A ideia convencional de que Teerã obedece ao Kremlin, contudo, é errada. Como no caso da Turquia, no longo prazo os países têm interesses diferentes, em especial a fronteira sul da Rússia, no Cáucaso.

Russos e iranianos agiram juntos na Síria, com a Guarda Revolucionária participando de ações terrestres apoiadas pelo destacamento aéreo de Putin.

Mas quando Israel intensificou sua campanha aérea contra alvos de Teerã no país de Assad, para evitar o estabelecimento de mais uma frente próxima às suas fronteiras, Moscou aquiesceu.

O navio antissubmarino Vice-Almirante Kulakov participa de exercício militar no mar Negro
O navio antissubmarino Vice-Almirante Kulakov participa de exercício militar no mar Negro - Alexei Drujinin/Kremlin/Sputnik/Reuters

De todo modo, Putin segue apoiando o acordo nuclear de 2015, que Trump deixou em 2018 e que os iranianos descartaram no discurso —embora não formalmente, o que significa portas abertas para inspeções internacionais visando garantir que não farão a bomba atômica.

É, portanto, a única potência com voz na região que pode de fato intermediar eventuais saídas diplomáticas para o imbróglio que segue, apesar da distensão promovida pelo ataque limitado do Irã e pelo comedimento de Trump.

Putin pode contar também com a evolução da discussão sobre novas sanções contra o Teerã, que não são consensuais na Europa, para tentar trazer à tona a questão daquelas que a Rússia sofre desde que anexou a Crimeia em 2014.

Analistas russos creem que Putin agirá suavemente, embora em outras ocasiões ele tenha aliado movimentos políticos com ações militares para ocupar espaços.

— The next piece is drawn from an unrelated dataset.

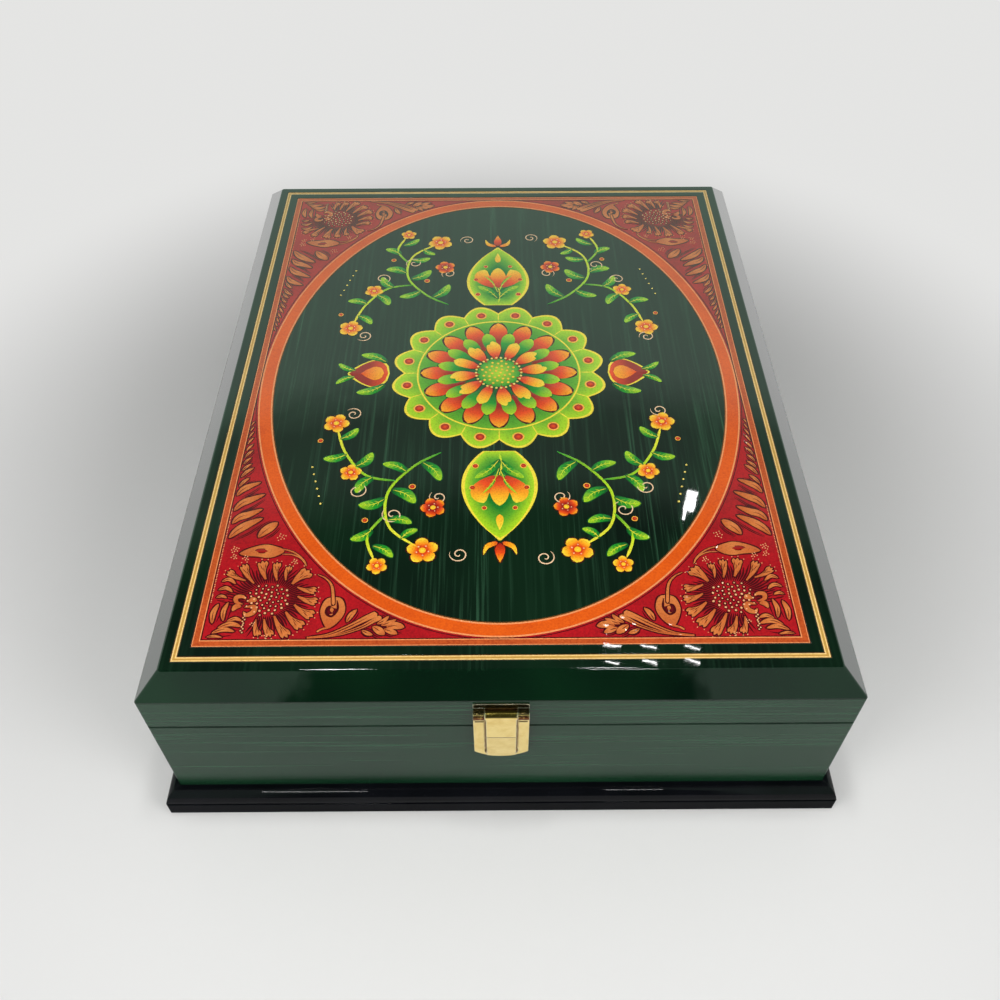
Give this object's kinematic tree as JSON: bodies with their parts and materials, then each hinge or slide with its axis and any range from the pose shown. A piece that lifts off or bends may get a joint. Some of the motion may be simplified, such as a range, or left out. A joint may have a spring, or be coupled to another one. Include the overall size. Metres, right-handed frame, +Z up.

Isso não parece nem possível, nem desejável, em relação ao Irã.

Já acerca do Iraque, cujo governo abriu canais importantes com os russos, uma eventual saída americana poderá intensificar a relação.

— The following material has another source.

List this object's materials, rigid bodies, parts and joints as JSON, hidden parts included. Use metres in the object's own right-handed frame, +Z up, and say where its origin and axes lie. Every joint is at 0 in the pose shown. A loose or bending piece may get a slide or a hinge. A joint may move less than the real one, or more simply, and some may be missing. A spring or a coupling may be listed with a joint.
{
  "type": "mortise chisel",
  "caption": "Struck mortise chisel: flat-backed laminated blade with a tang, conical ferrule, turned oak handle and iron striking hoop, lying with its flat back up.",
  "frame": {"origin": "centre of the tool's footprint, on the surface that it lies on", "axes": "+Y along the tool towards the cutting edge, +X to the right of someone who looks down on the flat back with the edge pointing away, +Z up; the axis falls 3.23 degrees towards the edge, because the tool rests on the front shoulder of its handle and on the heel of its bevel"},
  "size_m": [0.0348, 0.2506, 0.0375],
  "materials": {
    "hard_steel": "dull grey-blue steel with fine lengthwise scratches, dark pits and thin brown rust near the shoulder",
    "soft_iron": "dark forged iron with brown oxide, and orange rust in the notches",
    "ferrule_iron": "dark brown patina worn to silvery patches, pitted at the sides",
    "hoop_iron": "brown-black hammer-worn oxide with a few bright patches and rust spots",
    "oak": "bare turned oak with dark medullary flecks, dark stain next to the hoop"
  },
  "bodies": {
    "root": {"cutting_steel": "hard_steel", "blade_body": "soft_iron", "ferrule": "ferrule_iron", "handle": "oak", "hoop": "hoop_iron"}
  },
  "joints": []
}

Se não são esperadas tropas de Moscou em Bagdá, uma mãozinha dos mercenários russos para ajudar a conter as tensões não é impossível.

Naturalmente, os cenários que se delineiam são dependentes da volatilidade extrema ainda no ar. No caso de um novo acirramento de tensões entre Irã e EUA, é mais provável ver um Putin cauteloso e à distância do que qualquer envolvimento direto.